What is expected - Reproduce only the stretch of entries below that begins at the first line and ends at the line holding "LIP_THICKNESS = 2 * MM".

3D code data

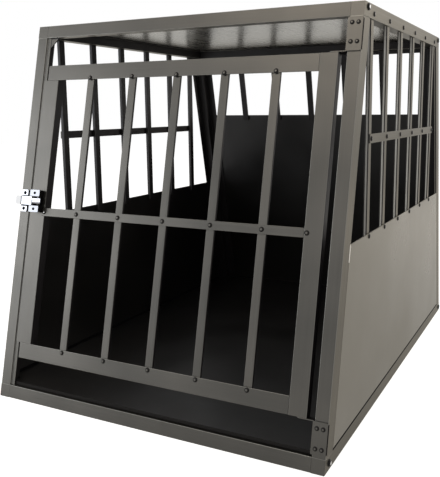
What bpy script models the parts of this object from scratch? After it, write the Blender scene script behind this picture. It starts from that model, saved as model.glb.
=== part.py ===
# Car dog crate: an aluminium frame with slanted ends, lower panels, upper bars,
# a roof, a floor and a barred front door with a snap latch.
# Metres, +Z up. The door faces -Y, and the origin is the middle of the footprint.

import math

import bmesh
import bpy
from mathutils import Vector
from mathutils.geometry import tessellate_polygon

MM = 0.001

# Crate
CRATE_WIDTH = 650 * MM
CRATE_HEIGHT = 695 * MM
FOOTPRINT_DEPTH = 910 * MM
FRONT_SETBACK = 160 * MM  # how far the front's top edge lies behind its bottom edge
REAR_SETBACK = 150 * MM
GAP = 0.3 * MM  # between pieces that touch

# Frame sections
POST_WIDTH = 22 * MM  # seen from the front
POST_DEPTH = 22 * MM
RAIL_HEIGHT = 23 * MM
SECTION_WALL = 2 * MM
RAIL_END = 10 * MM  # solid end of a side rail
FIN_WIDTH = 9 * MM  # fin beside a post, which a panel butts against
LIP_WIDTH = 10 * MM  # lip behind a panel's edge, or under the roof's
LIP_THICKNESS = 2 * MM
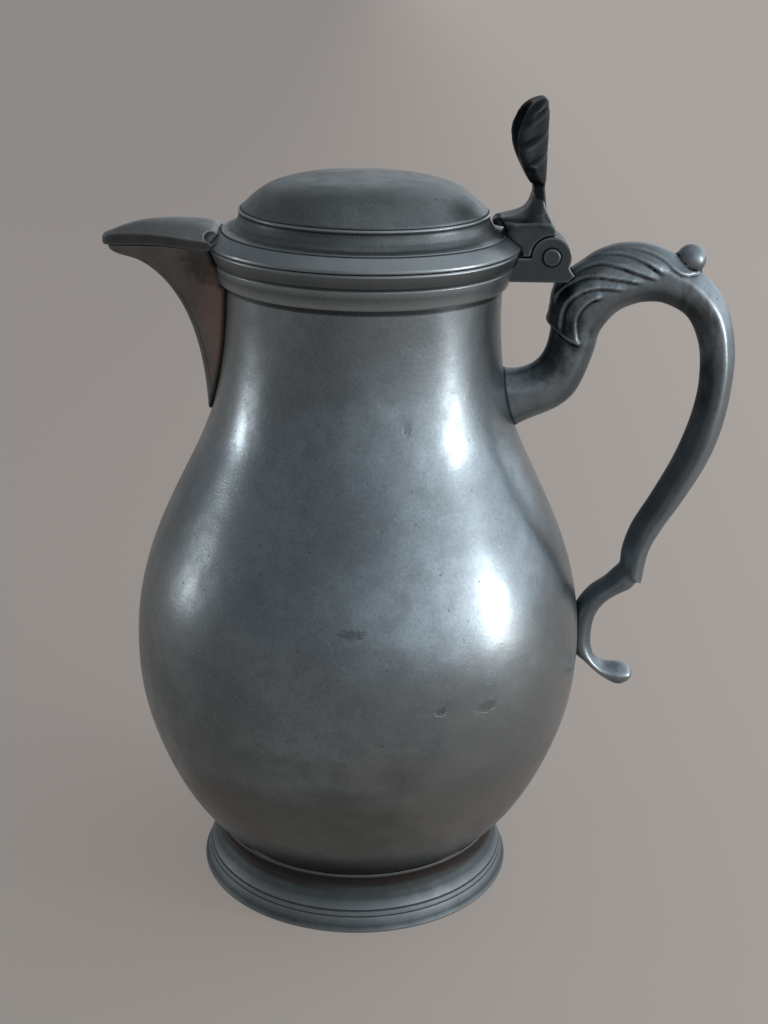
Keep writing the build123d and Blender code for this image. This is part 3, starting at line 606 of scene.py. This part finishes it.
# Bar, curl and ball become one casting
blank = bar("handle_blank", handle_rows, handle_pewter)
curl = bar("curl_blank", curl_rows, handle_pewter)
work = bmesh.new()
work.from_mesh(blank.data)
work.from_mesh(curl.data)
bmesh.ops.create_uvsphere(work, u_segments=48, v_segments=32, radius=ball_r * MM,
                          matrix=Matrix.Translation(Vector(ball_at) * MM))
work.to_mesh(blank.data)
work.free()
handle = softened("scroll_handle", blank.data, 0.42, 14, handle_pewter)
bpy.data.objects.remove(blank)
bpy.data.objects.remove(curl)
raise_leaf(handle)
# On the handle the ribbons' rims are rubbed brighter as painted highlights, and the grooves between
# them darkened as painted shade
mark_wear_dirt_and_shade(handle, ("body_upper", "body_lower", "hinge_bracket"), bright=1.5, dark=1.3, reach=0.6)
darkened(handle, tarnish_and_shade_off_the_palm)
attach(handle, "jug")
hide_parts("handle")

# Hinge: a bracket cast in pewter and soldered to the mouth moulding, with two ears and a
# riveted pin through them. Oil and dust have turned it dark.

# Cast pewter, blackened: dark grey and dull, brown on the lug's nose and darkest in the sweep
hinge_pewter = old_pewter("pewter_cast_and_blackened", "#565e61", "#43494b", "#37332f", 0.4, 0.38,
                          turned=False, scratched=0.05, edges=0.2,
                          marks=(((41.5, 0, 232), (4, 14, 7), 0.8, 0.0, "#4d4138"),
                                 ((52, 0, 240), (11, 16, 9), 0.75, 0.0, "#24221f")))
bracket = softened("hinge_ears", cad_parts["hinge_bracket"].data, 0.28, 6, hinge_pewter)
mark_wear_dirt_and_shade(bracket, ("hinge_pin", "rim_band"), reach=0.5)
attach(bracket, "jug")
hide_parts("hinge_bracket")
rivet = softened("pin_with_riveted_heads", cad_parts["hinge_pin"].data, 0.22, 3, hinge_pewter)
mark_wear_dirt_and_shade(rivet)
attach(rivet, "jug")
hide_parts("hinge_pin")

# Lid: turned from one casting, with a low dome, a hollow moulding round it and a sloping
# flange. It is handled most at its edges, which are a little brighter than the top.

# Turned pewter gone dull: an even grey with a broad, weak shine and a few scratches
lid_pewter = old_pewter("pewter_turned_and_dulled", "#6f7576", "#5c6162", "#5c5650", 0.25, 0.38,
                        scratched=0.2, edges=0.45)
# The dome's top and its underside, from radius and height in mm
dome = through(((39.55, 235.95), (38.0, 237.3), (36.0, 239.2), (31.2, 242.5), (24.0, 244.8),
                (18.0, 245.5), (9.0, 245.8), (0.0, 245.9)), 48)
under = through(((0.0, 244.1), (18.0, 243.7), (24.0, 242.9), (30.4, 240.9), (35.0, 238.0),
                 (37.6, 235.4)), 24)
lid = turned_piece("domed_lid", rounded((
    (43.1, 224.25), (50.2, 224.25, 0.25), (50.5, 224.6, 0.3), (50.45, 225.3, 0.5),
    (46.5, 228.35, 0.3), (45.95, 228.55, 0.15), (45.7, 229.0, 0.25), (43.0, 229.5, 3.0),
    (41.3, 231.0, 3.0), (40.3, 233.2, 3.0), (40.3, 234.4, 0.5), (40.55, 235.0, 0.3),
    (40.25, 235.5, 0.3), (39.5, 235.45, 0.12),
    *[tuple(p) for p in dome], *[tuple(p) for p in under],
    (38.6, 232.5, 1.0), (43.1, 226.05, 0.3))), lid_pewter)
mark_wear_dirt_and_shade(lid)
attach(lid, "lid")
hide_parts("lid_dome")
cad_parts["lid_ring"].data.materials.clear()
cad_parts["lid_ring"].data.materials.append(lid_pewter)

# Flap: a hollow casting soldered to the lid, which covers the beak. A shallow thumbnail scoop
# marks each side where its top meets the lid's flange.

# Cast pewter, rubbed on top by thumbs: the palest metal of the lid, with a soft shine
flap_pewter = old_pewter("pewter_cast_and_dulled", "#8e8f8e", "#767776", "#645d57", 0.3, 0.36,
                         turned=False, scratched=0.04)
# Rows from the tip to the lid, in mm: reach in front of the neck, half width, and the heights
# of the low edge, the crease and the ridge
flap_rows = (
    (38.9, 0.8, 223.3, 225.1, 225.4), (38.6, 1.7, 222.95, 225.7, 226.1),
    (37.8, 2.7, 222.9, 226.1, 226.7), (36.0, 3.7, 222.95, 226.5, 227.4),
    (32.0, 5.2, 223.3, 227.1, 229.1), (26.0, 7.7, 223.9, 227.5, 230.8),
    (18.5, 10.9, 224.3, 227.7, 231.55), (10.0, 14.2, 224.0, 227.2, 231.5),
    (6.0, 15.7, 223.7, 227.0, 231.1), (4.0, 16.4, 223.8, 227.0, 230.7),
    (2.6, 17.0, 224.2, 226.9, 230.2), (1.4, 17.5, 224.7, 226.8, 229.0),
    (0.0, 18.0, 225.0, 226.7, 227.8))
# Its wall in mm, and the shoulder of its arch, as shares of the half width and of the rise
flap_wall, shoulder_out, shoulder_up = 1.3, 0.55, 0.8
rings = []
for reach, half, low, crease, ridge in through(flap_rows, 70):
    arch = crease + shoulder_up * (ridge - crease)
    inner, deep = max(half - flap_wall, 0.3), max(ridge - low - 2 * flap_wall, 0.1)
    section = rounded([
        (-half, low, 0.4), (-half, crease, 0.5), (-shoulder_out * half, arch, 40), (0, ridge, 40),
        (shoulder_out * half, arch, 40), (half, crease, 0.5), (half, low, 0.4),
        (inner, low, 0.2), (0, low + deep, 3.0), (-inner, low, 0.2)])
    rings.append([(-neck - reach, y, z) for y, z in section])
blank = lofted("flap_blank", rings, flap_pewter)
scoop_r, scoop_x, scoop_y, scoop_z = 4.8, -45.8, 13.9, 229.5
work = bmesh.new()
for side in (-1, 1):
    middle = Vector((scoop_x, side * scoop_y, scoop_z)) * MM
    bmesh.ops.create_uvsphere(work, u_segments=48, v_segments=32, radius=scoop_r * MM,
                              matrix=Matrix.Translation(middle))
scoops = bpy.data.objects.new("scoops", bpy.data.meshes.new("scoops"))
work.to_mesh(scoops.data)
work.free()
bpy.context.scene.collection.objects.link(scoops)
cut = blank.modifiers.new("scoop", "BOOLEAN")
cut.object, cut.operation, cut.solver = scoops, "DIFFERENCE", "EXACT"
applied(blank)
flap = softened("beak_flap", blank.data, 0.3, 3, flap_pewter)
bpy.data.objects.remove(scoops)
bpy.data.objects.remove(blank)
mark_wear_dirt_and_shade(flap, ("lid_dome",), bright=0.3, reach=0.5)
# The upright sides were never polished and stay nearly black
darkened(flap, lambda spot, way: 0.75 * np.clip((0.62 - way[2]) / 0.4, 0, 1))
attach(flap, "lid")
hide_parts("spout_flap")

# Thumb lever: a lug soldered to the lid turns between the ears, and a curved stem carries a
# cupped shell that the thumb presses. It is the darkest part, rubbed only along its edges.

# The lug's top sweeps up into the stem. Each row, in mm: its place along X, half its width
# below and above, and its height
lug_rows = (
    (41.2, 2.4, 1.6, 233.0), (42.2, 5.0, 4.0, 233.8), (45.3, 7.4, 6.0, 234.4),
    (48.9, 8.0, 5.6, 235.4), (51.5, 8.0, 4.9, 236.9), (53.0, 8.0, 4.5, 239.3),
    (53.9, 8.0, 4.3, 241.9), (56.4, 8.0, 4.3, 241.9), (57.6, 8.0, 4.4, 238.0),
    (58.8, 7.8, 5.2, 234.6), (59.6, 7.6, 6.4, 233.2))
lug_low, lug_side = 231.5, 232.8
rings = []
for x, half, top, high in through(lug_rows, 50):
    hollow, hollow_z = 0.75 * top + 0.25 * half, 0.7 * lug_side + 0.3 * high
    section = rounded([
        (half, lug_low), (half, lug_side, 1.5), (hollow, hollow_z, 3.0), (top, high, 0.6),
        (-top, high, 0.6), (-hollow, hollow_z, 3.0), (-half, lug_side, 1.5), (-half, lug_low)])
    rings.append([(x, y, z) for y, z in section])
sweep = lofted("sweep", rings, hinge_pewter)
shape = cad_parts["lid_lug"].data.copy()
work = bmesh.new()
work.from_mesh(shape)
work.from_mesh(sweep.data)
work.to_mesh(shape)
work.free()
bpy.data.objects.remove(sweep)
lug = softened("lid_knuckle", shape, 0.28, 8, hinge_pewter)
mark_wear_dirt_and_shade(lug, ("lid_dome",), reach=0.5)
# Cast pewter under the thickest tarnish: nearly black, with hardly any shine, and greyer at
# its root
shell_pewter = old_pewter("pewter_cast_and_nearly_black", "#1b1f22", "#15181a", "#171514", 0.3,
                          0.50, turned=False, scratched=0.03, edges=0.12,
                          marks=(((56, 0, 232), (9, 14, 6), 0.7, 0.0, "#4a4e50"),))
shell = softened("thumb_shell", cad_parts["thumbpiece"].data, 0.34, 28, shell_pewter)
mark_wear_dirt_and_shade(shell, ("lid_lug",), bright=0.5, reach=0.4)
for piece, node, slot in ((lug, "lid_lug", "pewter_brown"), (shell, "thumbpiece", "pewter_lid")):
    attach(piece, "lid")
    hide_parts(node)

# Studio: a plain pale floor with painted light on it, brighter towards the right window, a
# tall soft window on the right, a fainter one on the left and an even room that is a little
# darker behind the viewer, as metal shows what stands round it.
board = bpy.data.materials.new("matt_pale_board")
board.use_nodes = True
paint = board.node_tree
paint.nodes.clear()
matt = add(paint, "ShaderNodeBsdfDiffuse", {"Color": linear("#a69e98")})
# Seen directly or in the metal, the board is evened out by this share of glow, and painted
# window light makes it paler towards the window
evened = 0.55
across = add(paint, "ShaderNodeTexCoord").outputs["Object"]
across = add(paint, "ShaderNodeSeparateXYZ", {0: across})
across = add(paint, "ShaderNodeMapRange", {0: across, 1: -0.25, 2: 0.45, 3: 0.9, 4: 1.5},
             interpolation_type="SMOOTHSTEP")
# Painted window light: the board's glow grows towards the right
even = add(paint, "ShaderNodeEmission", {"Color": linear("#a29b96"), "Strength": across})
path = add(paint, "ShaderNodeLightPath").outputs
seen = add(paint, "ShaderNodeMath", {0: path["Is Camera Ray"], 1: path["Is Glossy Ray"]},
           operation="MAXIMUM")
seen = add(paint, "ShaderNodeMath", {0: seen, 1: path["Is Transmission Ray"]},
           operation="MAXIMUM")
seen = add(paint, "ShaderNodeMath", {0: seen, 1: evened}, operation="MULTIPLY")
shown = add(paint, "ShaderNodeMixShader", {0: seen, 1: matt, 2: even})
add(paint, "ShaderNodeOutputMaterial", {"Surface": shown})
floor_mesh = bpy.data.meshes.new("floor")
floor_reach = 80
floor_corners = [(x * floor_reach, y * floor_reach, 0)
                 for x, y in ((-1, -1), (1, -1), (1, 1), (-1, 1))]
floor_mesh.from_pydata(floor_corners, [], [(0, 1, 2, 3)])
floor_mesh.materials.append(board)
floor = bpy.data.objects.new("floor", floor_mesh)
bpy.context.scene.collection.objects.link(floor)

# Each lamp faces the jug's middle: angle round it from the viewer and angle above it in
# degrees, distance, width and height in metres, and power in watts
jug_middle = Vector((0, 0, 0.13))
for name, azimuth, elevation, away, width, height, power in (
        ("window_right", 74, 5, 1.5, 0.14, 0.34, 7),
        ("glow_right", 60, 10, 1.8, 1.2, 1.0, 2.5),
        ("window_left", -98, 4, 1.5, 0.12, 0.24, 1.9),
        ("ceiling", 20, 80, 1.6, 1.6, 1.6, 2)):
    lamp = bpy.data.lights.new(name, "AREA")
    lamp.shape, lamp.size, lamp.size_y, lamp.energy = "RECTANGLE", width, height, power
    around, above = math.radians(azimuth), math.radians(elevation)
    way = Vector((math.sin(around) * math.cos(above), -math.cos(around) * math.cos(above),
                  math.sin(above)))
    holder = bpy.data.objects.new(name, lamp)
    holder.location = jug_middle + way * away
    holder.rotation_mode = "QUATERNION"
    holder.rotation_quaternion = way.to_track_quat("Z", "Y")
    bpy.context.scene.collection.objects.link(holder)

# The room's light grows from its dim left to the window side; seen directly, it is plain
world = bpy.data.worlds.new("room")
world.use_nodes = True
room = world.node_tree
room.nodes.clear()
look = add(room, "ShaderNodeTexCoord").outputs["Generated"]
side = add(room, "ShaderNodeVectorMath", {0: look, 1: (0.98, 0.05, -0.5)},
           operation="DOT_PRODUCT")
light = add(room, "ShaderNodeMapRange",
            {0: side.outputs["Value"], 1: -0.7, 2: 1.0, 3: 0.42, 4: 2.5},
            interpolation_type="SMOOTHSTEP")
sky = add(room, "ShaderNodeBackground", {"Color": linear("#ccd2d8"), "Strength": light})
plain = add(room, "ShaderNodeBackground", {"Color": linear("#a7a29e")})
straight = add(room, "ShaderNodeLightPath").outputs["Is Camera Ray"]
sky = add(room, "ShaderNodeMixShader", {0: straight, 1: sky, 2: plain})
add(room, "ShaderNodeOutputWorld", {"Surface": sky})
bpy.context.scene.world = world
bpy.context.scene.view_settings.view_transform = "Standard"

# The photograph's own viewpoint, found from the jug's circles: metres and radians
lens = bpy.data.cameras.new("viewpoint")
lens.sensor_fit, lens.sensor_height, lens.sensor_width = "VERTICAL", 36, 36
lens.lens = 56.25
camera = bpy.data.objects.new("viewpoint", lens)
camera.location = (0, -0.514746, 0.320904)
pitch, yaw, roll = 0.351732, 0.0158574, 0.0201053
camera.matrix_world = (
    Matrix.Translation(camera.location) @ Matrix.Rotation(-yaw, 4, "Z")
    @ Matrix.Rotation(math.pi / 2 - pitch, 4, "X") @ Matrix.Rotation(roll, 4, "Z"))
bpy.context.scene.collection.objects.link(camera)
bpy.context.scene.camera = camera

Exercise solution -
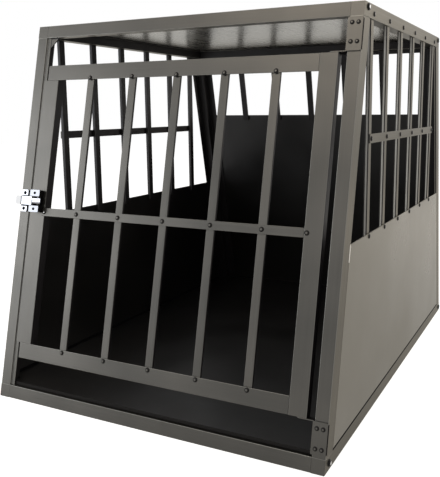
What bpy script models the parts of this object from scratch? After it, write the Blender scene script behind this picture. It starts from that model, saved as model.glb.
=== part.py ===
# Car dog crate: an aluminium frame with slanted ends, lower panels, upper bars,
# a roof, a floor and a barred front door with a snap latch.
# Metres, +Z up. The door faces -Y, and the origin is the middle of the footprint.

import math

import bmesh
import bpy
from mathutils import Vector
from mathutils.geometry import tessellate_polygon

MM = 0.001

# Crate
CRATE_WIDTH = 650 * MM
CRATE_HEIGHT = 695 * MM
FOOTPRINT_DEPTH = 910 * MM
FRONT_SETBACK = 160 * MM  # how far the front's top edge lies behind its bottom edge
REAR_SETBACK = 150 * MM
GAP = 0.3 * MM  # between pieces that touch

# Frame sections
POST_WIDTH = 22 * MM  # seen from the front
POST_DEPTH = 22 * MM
RAIL_HEIGHT = 23 * MM
SECTION_WALL = 2 * MM
RAIL_END = 10 * MM  # solid end of a side rail
FIN_WIDTH = 9 * MM  # fin beside a post, which a panel butts against
LIP_WIDTH = 10 * MM  # lip behind a panel's edge, or under the roof's
LIP_THICKNESS = 2 * MM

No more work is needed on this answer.